Suggs and the City: My Journeys Through Disappearing London
- Author: Suggs
- Language: English
- Subject: London
- Published: London
- Publisher: Headline Publishing Group
- Publication date: 2009
- Publication place: United Kingdom
- Pages: 330
- ISBN: 9780755319268
- Dewey Decimal: 914.210486

= Suggs and the City =

2009 book by Suggs

Suggs and the City: My Journeys Through Disappearing London is a 2009 book by British singer-songwriter, musician, radio personality and actor, Suggs.

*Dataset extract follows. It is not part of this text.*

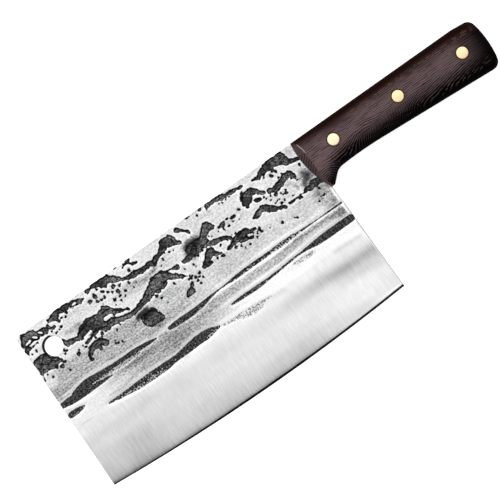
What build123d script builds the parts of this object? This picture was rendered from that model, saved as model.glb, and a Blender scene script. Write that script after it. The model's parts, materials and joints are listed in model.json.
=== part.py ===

==Background and synopsis==
Suggs, a solo artist, lead singer of Madness and radio personality is described as having a "lifelong love affair" with London. The book explores the living history of the capital from the last living rag-and-bone man, the haunts of Soho and the music scene of Camden Town.

==Reception==
In the Camden New Journal Simon Wroe writes that "what distinguishes this from other literary offerings in the same vein is the author’s personal, often slightly illicit connection with much of his subject matter" and that the book is "plied with fascinating trivia" The book was also reviewed in The Guardian by Kate Webb.

==Adaptation into TV series==
Suggs in the City is a television chat show made by Reef Television for ITV London. It was shot at The Colony Room in Soho, presented by Suggs and features interviews with celebrities and musical performances.